Bourbon Reds are flashy, intelligent birds with loads of personality. They are large birds that lay well but - in our experience - are not quite as prolific as the Narragansetts. It is said that BRs can be sexed when the breast feathers start to come in as the hens, when young, have white edges to their breast feathers.
The Bourbon Red poults are a reddish color on top with darker brown patterns mixed in and yellow underneath (on right in photo at the top of this page).
Pencilled Palms are a "newer" variety developed by Porter's. They look similar ot a Royal Palm but where a Royal Palm should be only white and black, Pencilled Palms may have some tan mixed in. They also have thin, black swirls "pencilled in" between the heavier "normal" black lines of the Royal Palm.
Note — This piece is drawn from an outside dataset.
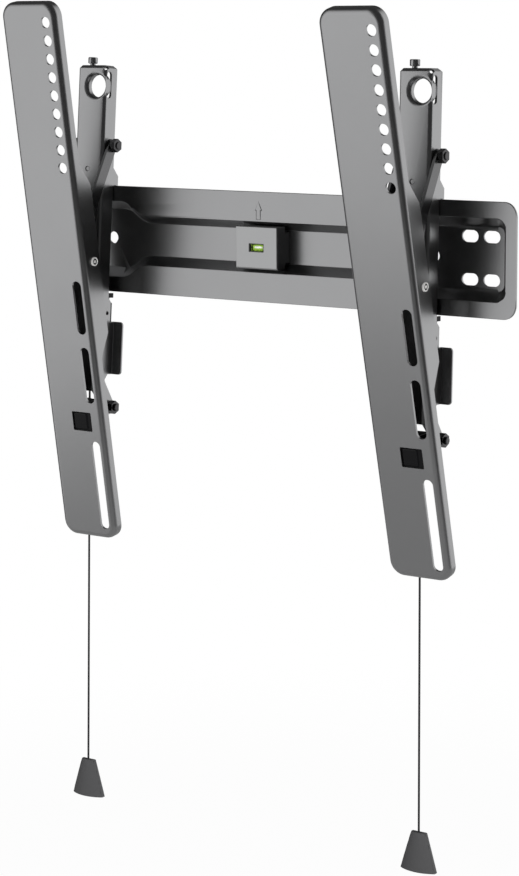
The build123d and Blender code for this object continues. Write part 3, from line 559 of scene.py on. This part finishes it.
screw_zinc = finish_material(
    "screw_zinc", SCREW_ZINC, roughness=0.24, metal=1.0, grain=2600.0, bump=0.008
)
knurl_turn = np.linspace(0.0, 2.0 * np.pi, ROUND_STEPS, endpoint=False)
for side, (screw_foot, screw_axis) in SCREW_PLACE.items():
    thread_along = np.arange(THREAD_BOTTOM, THREAD_TOP, THREAD_PITCH / 2)
    thread_radius = THREAD_RADIUS - THREAD_DEPTH * (np.arange(len(thread_along)) % 2)
    shank_along = np.array((0.0, 0.0, HEAD_LOW, HEAD_LOW, HEAD_LOW + HEAD_ROUND))
    shank_radius = np.array((
        THREAD_RADIUS, NECK_RADIUS, NECK_RADIUS, HEAD_RADIUS - HEAD_ROUND, HEAD_RADIUS,
    ))
    crown_along = np.array((
        HEAD_HIGH - HEAD_ROUND, HEAD_HIGH, HEAD_HIGH, HEAD_HIGH - DIMPLE_DEPTH,
    ))
    crown_radius = np.array((
        HEAD_RADIUS, HEAD_RADIUS - HEAD_ROUND, DIMPLE_RADIUS, DIMPLE_FLOOR,
    ))
    screw_along = np.concatenate((thread_along, shank_along, crown_along))
    screw_radius = np.concatenate((thread_radius, shank_radius, crown_radius))
    knurled = np.repeat(screw_radius[:, None], ROUND_STEPS, axis=1)
    in_head = (screw_radius >= HEAD_RADIUS - SAME_RADIUS)[:, None]
    knurled = knurled - in_head * KNURL_DEPTH * (np.cos(KNURL_COUNT * knurl_turn)[None, :] < 0)
    screw = new_piece(
        side + "thumb_screw",
        turned_mesh(side + "thumb_screw", screw_along, knurled, screw_foot, screw_axis),
        screw_zinc, side + "screw",
    )
    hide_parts(side + "adjusting_screw")

# Latches. Folded gloss-black slides inside the brackets that catch the plate's lower rim, each
# drawn up by a coil spring of bright wire, with a turned ferrule for its pull cord.
GLOSS_COLOUR = (0.008, 0.008, 0.0085, 1.0)
SPRING_COLOUR = (0.42, 0.42, 0.43, 1.0)
SPRING_AXIS = {
    "left_": ((-0.1664, -0.029808, -0.023691), (-0.1664, -0.025767, 0.022132)),
    "right_": ((0.15815, -0.026015, -0.024506), (0.15815, -0.024490, 0.021469)),
}
COIL_RADIUS = 0.0026
COIL_WIRE = 0.0004
COIL_TURNS = 24
COIL_STEPS = 480
COIL_MARGIN = 0.01
WIRE_STEPS = 8
LATCH_SPECULAR = 0.06


def coil_shape(name, coil_foot, coil_head):
    """Wound wire: its middle goes round the line from foot to head at the coil's radius,
    p = foot + rise * t + radius * (cos a * side + sin a * front) with a = 2 pi * turns * t, and
    each row of points is a small ring about that middle, closed at both ends."""
    foot = np.array(coil_foot)
    rise = np.array(coil_head) - foot
    rise_way = rise / np.linalg.norm(rise)
    side_way = np.array((1.0, 0.0, 0.0))
    front_way = np.cross(rise_way, side_way)
    travel = np.linspace(0.0, 1.0, COIL_STEPS)[:, None]
    angle = 2.0 * np.pi * COIL_TURNS * travel
    outward = np.cos(angle) * side_way + np.sin(angle) * front_way
    height = COIL_MARGIN + (1.0 - 2.0 * COIL_MARGIN) * travel
    middle = foot + rise * height + COIL_RADIUS * outward
    ring = np.linspace(0.0, 2.0 * np.pi, WIRE_STEPS, endpoint=False)[None, :, None]
    wire = middle[:, None, :] + COIL_WIRE * (
        np.cos(ring) * outward[:, None, :] + np.sin(ring) * rise_way
    )
    mesh = bpy.data.meshes.new(name)
    mesh.from_pydata(wire.reshape(-1, 3).tolist(), [], grid_faces(COIL_STEPS, WIRE_STEPS))
    closed_outward(mesh)
    mesh.polygons.foreach_set("use_smooth", np.ones(len(mesh.polygons), dtype=bool))
    return mesh


latch_paint = finish_material(
    "latch_paint", GLOSS_COLOUR, roughness=0.22, metal=0.0, grain=700.0, bump=0.004, cloud=0.02
)
shader_value(latch_paint, "Specular IOR Level", LATCH_SPECULAR)
spring_wire = finish_material(
    "spring_wire", SPRING_COLOUR, roughness=0.25, metal=1.0, grain=2600.0, bump=0.004
)
for side, (coil_foot, coil_head) in SPRING_AXIS.items():
    broken_edges(side + "latch", SHEET_EDGE, latch_paint)
    broken_edges(side + "cord_ferrule", SMALL_EDGE, black_steel)
    coil_mesh = coil_shape(side + "coil_spring", coil_foot, coil_head)
    coil_mesh.materials.append(spring_wire)
    coil = bpy.data.objects.new(side + "coil_spring", coil_mesh)
    bpy.context.scene.collection.objects.link(coil)
    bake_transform(coil)
    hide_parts(side + "latch_spring")

# Television arms. Long folded steel trays with a row of round holes and slots, in the same satin
# coat, their cut edges left sharp. A gloss-black hinge carrier is welded inside each, and turns
# on a barrel over the pivot bolt.
CARRIER_COLOUR = (0.006, 0.006, 0.0065, 1.0)
CARRIER_SPECULAR = 0.12
ARM_EDGE = 0.0

carrier_paint = finish_material(
    "carrier_paint", CARRIER_COLOUR, roughness=0.14, metal=0.0, grain=700.0, bump=0.004, cloud=0.02
)
shader_value(carrier_paint, "Specular IOR Level", CARRIER_SPECULAR)
for side in SIDES:
    broken_edges(side + "tv_arm", ARM_EDGE, powder_coat)
    broken_edges(side + "hinge_carrier", SHEET_EDGE, carrier_paint)
    broken_edges(side + "pivot_barrel", SMALL_EDGE, black_steel)

# Tilt struts. Flat slotted links stamped from thinner sheet with a darker, glossier coat. Their
# nickel-plated rivets run in the slots; each end shows a rolled rim, a flat black disc in its well
# as painted shade, and a pin.
STRUT_COLOUR = (0.120, 0.120, 0.122, 1.0)
NICKEL = (0.90, 0.89, 0.87, 1.0)
RIM_ALONG = (0.0, 0.0003, 0.0005, 0.0005, 0.0003, 0.0)
RIM_RADIUS = (0.0037, 0.0036, 0.0032, 0.0029, 0.0026, 0.0025)
WELL_ALONG = (0.0, 0.00008, 0.00008)
WELL_RADIUS = (0.0026, 0.0026, 0.0)
PIN_ALONG = (0.0, 0.0003, 0.00045, 0.0005)
PIN_RADIUS = (0.0013, 0.00125, 0.0008, 0.0)

# Flat black disc in each rivet's well: painted shade of the well's hollow.
rivet_well_painted_shade = finish_material(
    "rivet_well_painted_shade", RING_AND_SHADE_BLACK, roughness=0.5, metal=0.0, grain=700.0, bump=0.004
)
strut_coat = finish_material(
    "strut_coat", STRUT_COLOUR, roughness=0.26, metal=1.0, grain=1400.0, bump=0.010
)
nickel = finish_material(
    "nickel", NICKEL, roughness=0.32, metal=0.6, grain=2600.0, bump=0.004
)
for side in SIDES:
    broken_edges(side + "strut_a", SHEET_EDGE, strut_coat)
    broken_edges(side + "strut_b", SHEET_EDGE, strut_coat)
    broken_edges(side + "strut_rivets", SMALL_EDGE, nickel)
    rivet_points = frame["nodes"][side + "strut_rivets"].data.vertices
    corners = np.array([point.co for point in rivet_points])
    low, high = corners.min(axis=0), corners.max(axis=0)
    rivet_y, rivet_z = (low[1] + high[1]) / 2, (low[2] + high[2]) / 2
    for end, face_x, outward in (("inner", low[0], -1.0), ("outer", high[0], 1.0)):
        for form, form_along, form_radius, form_finish in (
            ("rim", RIM_ALONG, RIM_RADIUS, nickel), ("well", WELL_ALONG, WELL_RADIUS, rivet_well_painted_shade),
            ("pin", PIN_ALONG, PIN_RADIUS, nickel),
        ):
            name = side + end + "_rivet_" + form
            new_piece(
                name,
                turned_mesh(
                    name, outward * np.array(form_along), np.array(form_radius),
                    (face_x, rivet_y, rivet_z), (1.0, 0.0, 0.0),
                ),
                form_finish, side + "arm",
            )

# Pull cords. A thin braided black cord hangs straight down from each latch; the right one bends
# over the arm's bottom fold.
CORD_DIAMETER = 0.0018
CORD_ROUTES = {
    "left_": (
        (-0.17730, -0.017142, -0.11114),
        (-0.18050, -0.017128, -0.22840),
        (-0.18370, -0.017114, -0.34570),
        (-0.18690, -0.017100, -0.46300),
    ),
    "right_": (
        (0.14725, -0.008578, -0.11113),
        (0.14838, -0.001680, -0.24302),
        (0.14850, -0.000950, -0.25700),
        (0.148565, -0.001045, -0.27100),
        (0.14950, -0.002400, -0.47140),
    ),
}
CORD_COLOUR = (0.02, 0.02, 0.021, 1.0)
CORD_ROUNDNESS = 4
CORD_BEND_ORDER = 3
CORD_BEND_STEPS = 12

cord_braid = finish_material(
    "cord_braid", CORD_COLOUR, roughness=0.8, metal=0.0, grain=2500.0, bump=0.04
)
cords = {}
for side, route in CORD_ROUTES.items():
    curve = bpy.data.curves.new(side + "pull_cord", "CURVE")
    curve.dimensions = "3D"
    curve.bevel_depth = CORD_DIAMETER / 2
    curve.bevel_resolution = CORD_ROUNDNESS
    curve.use_fill_caps = True
    line = curve.splines.new("NURBS")
    line.points.add(len(route) - 1)
    for point, place in zip(line.points, route):
        point.co = (*place, 1.0)
    line.use_endpoint_u = True
    line.order_u = CORD_BEND_ORDER
    line.resolution_u = CORD_BEND_STEPS
    curve.materials.append(cord_braid)
    cords[side] = bpy.data.objects.new(side + "pull_cord", curve)
    bpy.context.scene.collection.objects.link(cords[side])
    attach(cords[side], side + "latch")
    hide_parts(side + "cord")

# Pull handles. Moulded black grips with a flat back and a bulged front, wider at the bottom,
# clipped on the end of each cord.
HANDLE_COLOUR = (0.078, 0.078, 0.080, 1.0)
HANDLE_EDGE = 0.0008
HANDLE_SPECULAR = 0.12

handle_plastic = finish_material(
    "handle_plastic", HANDLE_COLOUR, roughness=0.42, metal=0.0, grain=1600.0, bump=0.02
)
shader_value(handle_plastic, "Specular IOR Level", HANDLE_SPECULAR)
for side, route in CORD_ROUTES.items():
    handle = broken_edges(side + "handle", HANDLE_EDGE, handle_plastic)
It can be difficult to tell a Royal Palm hen from a Pencilled Palm hen unless you are looking for the differences, toms are easier! I will post photos of our adults soon.
We waited years to be able to get a breeding flock of this type of turkey and it was worth every minute. Our PPs lay HUGE eggs, even for a turkey, and though they were a little older when they started laying, they lay a massive number of eggs each year. Because of the genitics of our flock, they produce Pencilled Palm, Royal Palm (split for Pencilling gene), and Tiger Bronze poults.
Pencilled Palm poults can be anywhere from almost solid white to a cool looking, white with tan and black patterns as seen in these photos.
This is a new breed for us this year, we started with a pair and liked them so much we have added more hens for next year. They are VERY mild mannered, pure white birds and the toms grow an impressive Black beard. Size-wise they are about the same as the Royal Palms or Bourbon Reds. So far the hen we have has laid eggs like crazy, if the young hens follow suit this maybe our best laying flock of turkeys.
The poults are yellow and indistinguishable from Royal Palms until the Royals start getting their black markings at 3 or 4 weeks old.